◆ **What to work on**: Find every line in the records that holds the string "Write". Copy each one.

-- Available data start --

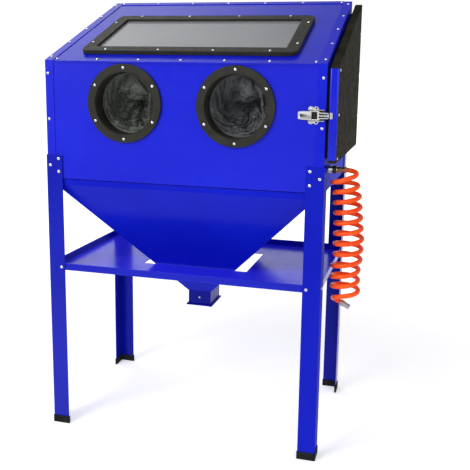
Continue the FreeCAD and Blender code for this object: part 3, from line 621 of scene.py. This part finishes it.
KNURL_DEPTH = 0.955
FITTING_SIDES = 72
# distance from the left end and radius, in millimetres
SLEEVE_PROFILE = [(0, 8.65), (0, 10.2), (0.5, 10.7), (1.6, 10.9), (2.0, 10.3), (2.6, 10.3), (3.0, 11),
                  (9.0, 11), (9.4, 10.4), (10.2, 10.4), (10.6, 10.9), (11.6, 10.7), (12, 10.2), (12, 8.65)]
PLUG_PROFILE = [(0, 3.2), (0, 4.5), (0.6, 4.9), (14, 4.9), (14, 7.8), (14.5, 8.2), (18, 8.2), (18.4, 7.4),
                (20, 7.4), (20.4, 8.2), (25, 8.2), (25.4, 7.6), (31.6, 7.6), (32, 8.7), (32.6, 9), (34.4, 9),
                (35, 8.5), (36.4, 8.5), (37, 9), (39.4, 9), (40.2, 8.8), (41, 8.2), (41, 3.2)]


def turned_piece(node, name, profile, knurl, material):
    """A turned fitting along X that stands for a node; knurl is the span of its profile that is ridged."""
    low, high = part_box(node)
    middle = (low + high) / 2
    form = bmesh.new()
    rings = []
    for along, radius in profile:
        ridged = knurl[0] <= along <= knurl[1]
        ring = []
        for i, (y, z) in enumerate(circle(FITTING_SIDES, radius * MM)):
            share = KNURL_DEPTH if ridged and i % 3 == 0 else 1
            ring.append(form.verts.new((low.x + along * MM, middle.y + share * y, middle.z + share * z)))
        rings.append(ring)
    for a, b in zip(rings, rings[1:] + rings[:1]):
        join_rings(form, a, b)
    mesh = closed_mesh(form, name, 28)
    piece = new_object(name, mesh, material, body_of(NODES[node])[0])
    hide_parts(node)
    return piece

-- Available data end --
-- Available data start --

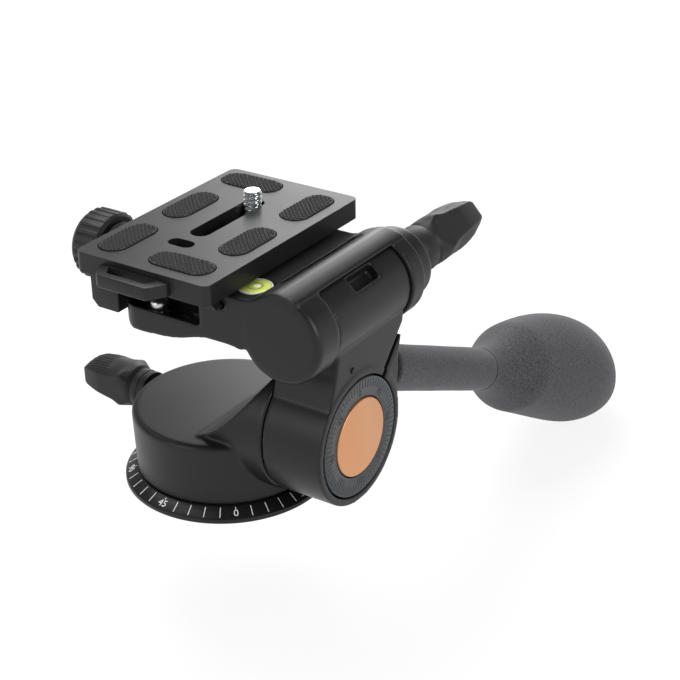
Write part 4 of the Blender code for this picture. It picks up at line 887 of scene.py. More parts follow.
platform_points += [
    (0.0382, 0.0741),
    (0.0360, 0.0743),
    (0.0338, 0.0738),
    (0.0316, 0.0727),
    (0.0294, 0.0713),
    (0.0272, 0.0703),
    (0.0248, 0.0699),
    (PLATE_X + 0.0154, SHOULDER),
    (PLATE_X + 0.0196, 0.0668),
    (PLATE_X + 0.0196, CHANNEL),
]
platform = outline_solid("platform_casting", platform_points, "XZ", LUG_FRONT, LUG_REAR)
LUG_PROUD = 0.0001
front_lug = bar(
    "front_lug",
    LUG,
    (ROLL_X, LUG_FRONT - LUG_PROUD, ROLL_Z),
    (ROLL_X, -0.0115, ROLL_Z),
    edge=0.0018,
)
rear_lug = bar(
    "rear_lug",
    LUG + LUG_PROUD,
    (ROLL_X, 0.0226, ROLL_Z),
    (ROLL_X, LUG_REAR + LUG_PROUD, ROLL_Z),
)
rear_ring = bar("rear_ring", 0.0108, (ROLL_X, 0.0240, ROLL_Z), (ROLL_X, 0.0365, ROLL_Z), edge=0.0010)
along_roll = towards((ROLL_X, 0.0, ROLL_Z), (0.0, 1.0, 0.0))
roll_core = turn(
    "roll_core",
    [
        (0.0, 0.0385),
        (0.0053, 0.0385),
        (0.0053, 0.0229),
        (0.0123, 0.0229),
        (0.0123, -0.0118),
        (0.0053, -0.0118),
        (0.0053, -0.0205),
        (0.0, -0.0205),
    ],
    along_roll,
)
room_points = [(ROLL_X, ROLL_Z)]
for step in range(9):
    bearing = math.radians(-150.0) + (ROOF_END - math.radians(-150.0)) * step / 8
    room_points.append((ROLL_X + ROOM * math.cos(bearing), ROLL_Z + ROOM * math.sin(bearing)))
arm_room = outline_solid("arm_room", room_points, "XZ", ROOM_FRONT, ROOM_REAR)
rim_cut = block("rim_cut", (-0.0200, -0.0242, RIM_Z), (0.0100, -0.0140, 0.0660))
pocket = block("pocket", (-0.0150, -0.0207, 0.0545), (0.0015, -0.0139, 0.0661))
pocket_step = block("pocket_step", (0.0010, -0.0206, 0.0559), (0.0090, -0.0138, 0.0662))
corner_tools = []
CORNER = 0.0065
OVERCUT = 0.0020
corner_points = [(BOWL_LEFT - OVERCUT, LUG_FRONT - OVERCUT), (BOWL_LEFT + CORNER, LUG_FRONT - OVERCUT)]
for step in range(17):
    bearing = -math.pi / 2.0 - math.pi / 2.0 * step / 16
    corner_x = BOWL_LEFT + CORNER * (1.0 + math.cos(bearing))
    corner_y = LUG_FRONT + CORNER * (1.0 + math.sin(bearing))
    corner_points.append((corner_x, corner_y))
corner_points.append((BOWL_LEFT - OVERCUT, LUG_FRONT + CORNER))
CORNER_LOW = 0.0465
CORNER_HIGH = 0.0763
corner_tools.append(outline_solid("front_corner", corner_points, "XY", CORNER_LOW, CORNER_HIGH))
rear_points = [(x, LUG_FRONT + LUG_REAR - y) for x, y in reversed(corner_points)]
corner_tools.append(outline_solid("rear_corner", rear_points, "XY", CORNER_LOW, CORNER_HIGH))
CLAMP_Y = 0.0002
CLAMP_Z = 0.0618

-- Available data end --
-- Available data start --

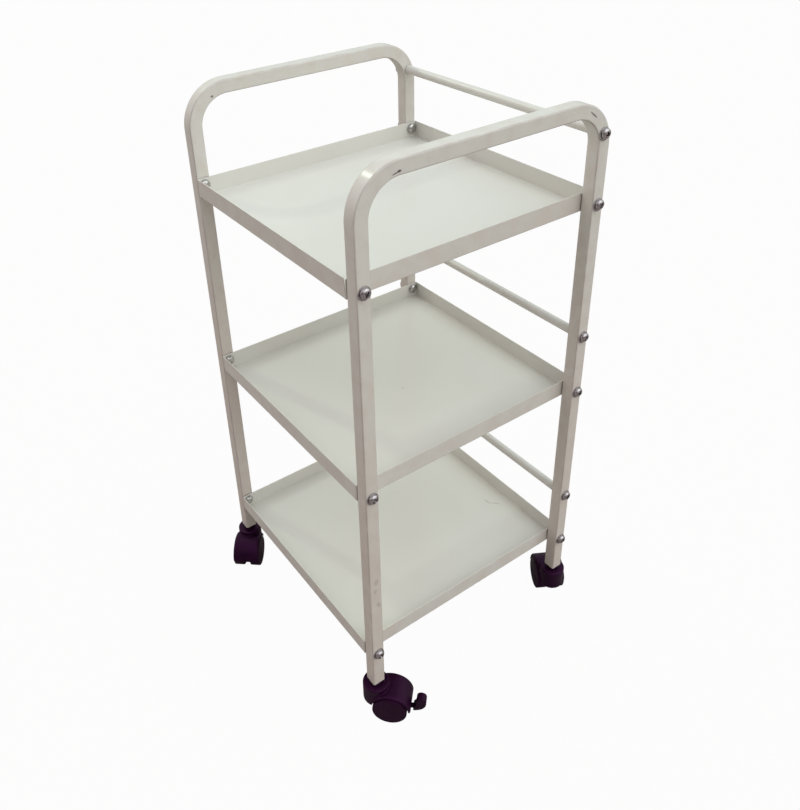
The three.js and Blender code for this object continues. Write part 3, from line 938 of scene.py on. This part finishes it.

-- Available data end --

◆ **Answer for this exercise**:
Write part 4 of the Blender code for this picture. It picks up at line 887 of scene.py. More parts follow.
The three.js and Blender code for this object continues. Write part 3, from line 938 of scene.py on. This part finishes it.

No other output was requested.